Her story was one of adventure, travel, joy, pain, loss, loyalty, caring, and discouragement. She could have been one of the women who in Amsterdam’s past would have found refuge, maybe in the Begijnhof, an inner-city sanctuary for women. Instead, she was living in a subsidized apartment, trying to help her daughter and son by caring for her grandchildren. She explained that her English was so good because she had lived in Florida for ten years, working. She’d loved swimming in the ocean every day. She had taken good care of herself, ate healthily, and enjoyed the life she had there. Then she told me about one of her children, a son. When the news came that her son had AIDS, she moved back to Amsterdam and cared for him until he died. Then Roos stayed on in Amsterdam to care for her other two childrens babies as they were born, and was still here. Her beautiful blue eyes were shining with unshed tears as she shared her life story with me.

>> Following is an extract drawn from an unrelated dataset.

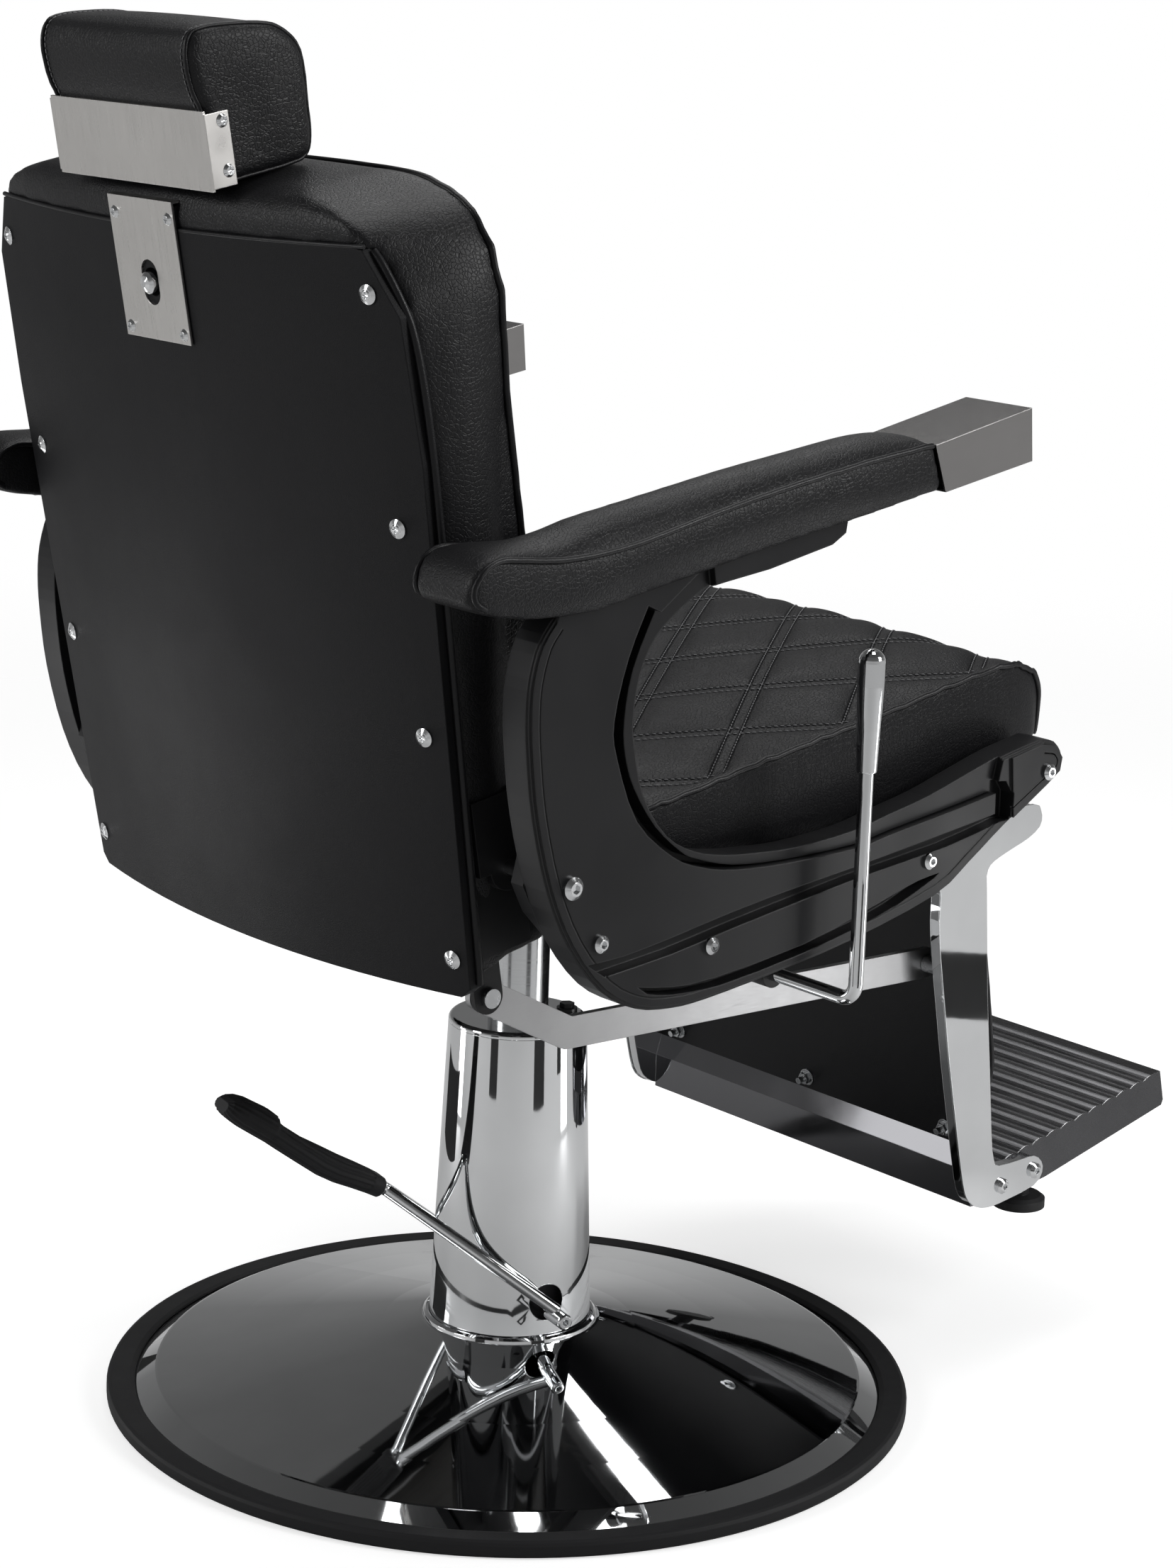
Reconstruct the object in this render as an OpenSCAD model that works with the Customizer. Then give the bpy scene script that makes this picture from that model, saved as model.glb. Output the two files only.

As we approached my stop, I told her I was getting off the tram soon and it had been my pleasure to meet her. She was insistent that she pay me back, that she was not a person who had unpaid debts. I told her repayment was not necessary — she had brightened my day. I could not help but think of my mother while in her company. By paying her tram fare, I had been profoundly blessed, both with her company and her trust in sharing her story with me. As I rose to exit the seat we shared, she literally reached up, grabbed me by the face, and kissed me on both cheeks. My heart expanded to include her, the elderly women of Amsterdam, the women of the Begijnhof, past and present, all my fellow womankind in the world, a connection I felt all because of Roos. As I exited the tram, it was my eyes that were shining with unshed tears.
I’m in my senior year completing my Comparative History of Ideas major and a minor in Anthropology in the Summer of 2015. UW Study abroad to Amsterdam, The Netherlands in the Summer of 2014.